In those days, however, Agnes dominated me with her size. At thirteen, she had developed early, and I, at eleven, was barely fifty pounds. She pushed me into the wall and clawed three marks onto my face. Like Nancy Kerrigan after the attack on her knee, I fell to the ground crying, “Why, why?” Not only would these claw marks stall my plans to become pretty, I’d have to explain them to the kids at school where rumor had it, I might be gay. That’s when I decided I’d had enough. While I didn’t engage in many “boy” activities, I had recently discovered Street Fighter 2 and had become adept at playing a certain character, the mistress of the tornado kicks, Chun Li.
I sprang to my feet and just as in the game, I imagined Agnes and I were in a dirty alley in China. To her utter confusion, I started bouncing around and then I pulled my leg up and kicked her in the stomach with a loud, “Yah!”
She stumbled, ran to the toilet, and threw up. I had won…or so I thought. After wiping her mouth, Agnes jumped on top on me and sat on my chest. As she berated me, I could smell the vomit lingering on her breath. Luckily, just as she was threatening to claw the other side of my face, my mother walked in and pulled her off me.
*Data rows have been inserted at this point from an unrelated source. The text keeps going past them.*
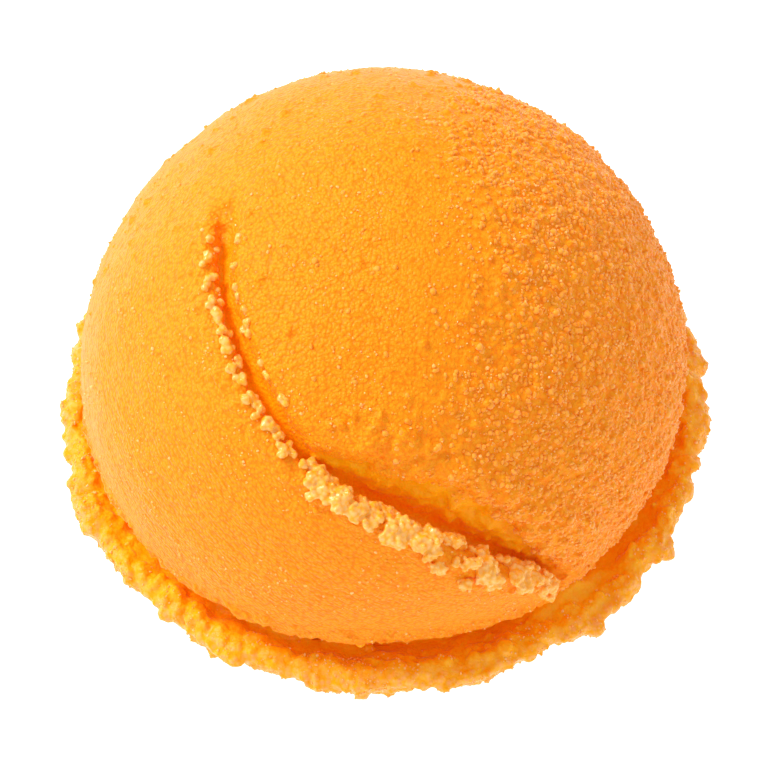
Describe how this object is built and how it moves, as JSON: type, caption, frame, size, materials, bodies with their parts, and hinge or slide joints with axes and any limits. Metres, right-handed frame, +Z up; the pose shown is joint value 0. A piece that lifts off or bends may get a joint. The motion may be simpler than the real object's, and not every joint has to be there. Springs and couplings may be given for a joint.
{
  "type": "sorbet scoop",
  "caption": "Single rolled scoop of orange fruit sorbet with a torn fold across its front and a ragged skirt pressed out round its flat foot.",
  "frame": {"origin": "middle of the flat foot, on the surface that the scoop stands on", "axes": "+Z up through the scoop, -Y towards the side where the fold gapes, +X towards the side where it closes"},
  "size_m": [0.0682, 0.067, 0.0425],
  "materials": {
    "sorbet": "frozen fruit puree, finely grained, slightly translucent and moist, with pale frosty crystals"
  },
  "bodies": {
    "root": {"sorbet_scoop": "sorbet"}
  },
  "joints": []
}
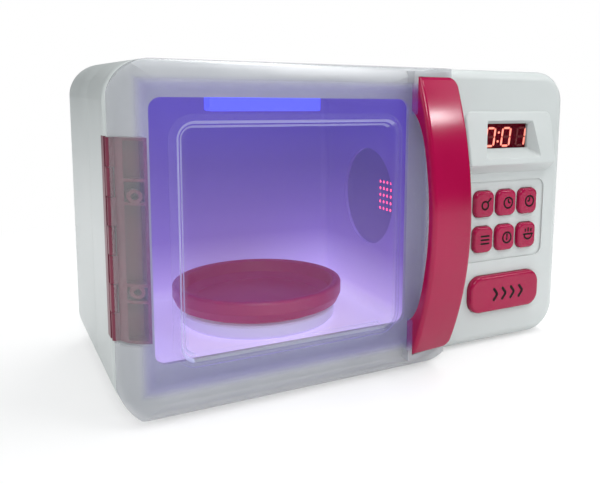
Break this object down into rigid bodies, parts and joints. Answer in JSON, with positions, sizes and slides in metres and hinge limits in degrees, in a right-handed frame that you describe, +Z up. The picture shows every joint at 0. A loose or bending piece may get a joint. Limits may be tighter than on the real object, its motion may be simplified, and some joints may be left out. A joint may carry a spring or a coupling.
{
  "type": "toy microwave",
  "caption": "Battery toy microwave: hinged see-through door with bow handle, lit cavity with turning plate, red digit display, keypad and wide door button.",
  "frame": {"origin": "middle of the box on the surface the feet stand on", "axes": "+Z up, +X to the right seen from the front, -Y out of the door"},
  "size_m": [0.29, 0.1798, 0.177],
  "materials": {
    "case_white": "satin white ABS",
    "door_frosted": "frosted translucent lavender polystyrene",
    "pane_clear": "polished clear polystyrene",
    "magenta": "glossy magenta ABS",
    "liner_white": "white semi-translucent ABS, lit from inside",
    "light_diffuser": "frosted lens, glows blue",
    "display_red": "dark red transparent lens",
    "display_black": "black display block",
    "board_green": "green circuit board",
    "rubber_grey": "soft grey silicone",
    "rubber_feet": "pale grey rubber",
    "steel": "zinc-plated steel",
    "gear_white": "natural acetal",
    "chassis_grey": "grey ABS",
    "motor_can": "plated steel can",
    "speaker_black": "black",
    "led_red": "red lamp body",
    "cell_jacket": "plain dark jacket",
    "nickel": "nickel-plated strip"
  },
  "bodies": {
    "case": {"front_shell": "case_white", "rear_shell": "case_white", "foot_front_left": "rubber_feet", "foot_front_right": "rubber_feet", "foot_rear_left": "rubber_feet", "foot_rear_right": "rubber_feet", "cavity_liner": "liner_white", "speaker_grille": "liner_white", "speaker": "speaker_black", "indicator_led": "led_red", "light_lens": "light_diffuser", "light_board": "board_green", "drive_motor": "motor_can", "gear_chassis": "chassis_grey", "gear_pins": "steel", "case_hinge_leaf": "magenta", "hinge_pin": "steel", "latch_bracket": "chassis_grey", "button_springs": "steel", "keypad_mat": "rubber_grey", "main_board": "board_green", "display_module": "display_black", "display_lens": "display_red", "battery_tray": "chassis_grey", "battery_cells": "cell_jacket", "battery_contacts": "nickel", "power_switch": "speaker_black", "case_screws": "steel"},
    "door": {"door_shell": "door_frosted", "door_window": "pane_clear", "door_hinge_leaf": "magenta", "door_handle": "magenta", "handle_screws": "steel", "latch_hook": "gear_white"},
    "turntable": {"turntable_gear": "gear_white", "turntable_base": "liner_white"},
    "plate": {"turntable_plate": "magenta"},
    "reduction": {"reduction_gear": "gear_white"},
    "pinion": {"motor_pinion": "gear_white"},
    "open_button": {"open_button": "magenta"},
    "latch_slider": {"latch_slider": "gear_white"},
    "battery_cover": {"battery_cover": "case_white", "cover_screw": "steel"},
    "power_knob": {"switch_knob": "speaker_black"},
    "key_1": {"key_1": "magenta"},
    "key_2": {"key_2": "magenta"},
    "key_3": {"key_3": "magenta"},
    "key_4": {"key_4": "magenta"},
    "key_5": {"key_5": "magenta"},
    "key_6": {"key_6": "magenta"}
  },
  "joints": [
    {"name": "door_swing", "type": "hinge", "parent": "case", "child": "door", "pos_m": [-0.1433, -0.0508, 0.0916], "axis": [0, 0, -1], "range_deg": [0, 115]},
    {"name": "turntable_spin", "type": "hinge", "parent": "case", "child": "turntable", "pos_m": [-0.051, 0.003, 0.012], "axis": [0, 0, 1], "continuous": true},
    {"name": "plate_lift", "type": "slide", "parent": "turntable", "child": "plate", "axis": [0, 0, 1], "range_m": [0, 0.06]},
    {"name": "reduction_spin", "type": "hinge", "parent": "case", "child": "reduction", "pos_m": [-0.005, 0.003, 0.012], "axis": [0, 0, 1], "continuous": true},
    {"name": "pinion_spin", "type": "hinge", "parent": "case", "child": "pinion", "pos_m": [0.034, 0.003, 0.012], "axis": [0, 0, 1], "continuous": true},
    {"name": "open_button_press", "type": "slide", "parent": "case", "child": "open_button", "axis": [0, 1, 0], "range_m": [0, 0.0035], "stiffness_N_per_m": 400, "springref_m": -0.001, "deforming": ["button_springs"]},
    {"name": "latch_slide", "type": "slide", "parent": "case", "child": "latch_slider", "axis": [1, 0, 0], "range_m": [0, 0.0035]},
    {"name": "battery_cover_lift", "type": "slide", "parent": "case", "child": "battery_cover", "axis": [0, 1, 0], "range_m": [0, 0.04]},
    {"name": "power_slide", "type": "slide", "parent": "case", "child": "power_knob", "axis": [1, 0, 0], "range_m": [0, 0.005]},
    {"name": "key_1_press", "type": "slide", "parent": "case", "child": "key_1", "axis": [0, 1, 0], "range_m": [0, 0.001], "stiffness_N_per_m": 600, "springref_m": -0.0005},
    {"name": "key_2_press", "type": "slide", "parent": "case", "child": "key_2", "axis": [0, 1, 0], "range_m": [0, 0.001], "stiffness_N_per_m": 600, "springref_m": -0.0005},
    {"name": "key_3_press", "type": "slide", "parent": "case", "child": "key_3", "axis": [0, 1, 0], "range_m": [0, 0.001], "stiffness_N_per_m": 600, "springref_m": -0.0005},
    {"name": "key_4_press", "type": "slide", "parent": "case", "child": "key_4", "axis": [0, 1, 0], "range_m": [0, 0.001], "stiffness_N_per_m": 600, "springref_m": -0.0005},
    {"name": "key_5_press", "type": "slide", "parent": "case", "child": "key_5", "axis": [0, 1, 0], "range_m": [0, 0.001], "stiffness_N_per_m": 600, "springref_m": -0.0005},
    {"name": "key_6_press", "type": "slide", "parent": "case", "child": "key_6", "axis": [0, 1, 0], "range_m": [0, 0.001], "stiffness_N_per_m": 600, "springref_m": -0.0005}
  ],
  "couplings": [
    {"joint": "reduction_spin", "follows": "turntable_spin", "ratio": -6.6667},
    {"joint": "pinion_spin", "follows": "turntable_spin", "ratio": 58.333},
    {"joint": "latch_slide", "follows": "open_button_press", "ratio": 1}
  ]
}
I may have lost the battle but I won the war. Not the war with Agnes, it’d be two more years before she’d stop beating me up, but a couple days later my mother took me to Walgreens and bought me my own Noxzema, face mask, and Sun In. Why? Because as my mother has always told me, she loves me more, and I’m her favorite. At that young age, I learned there was a price, sometimes bloody, for beauty; not because it ultimately ends up being worth very much in life, but if you’re going to bad at math and science, it helps to be pretty.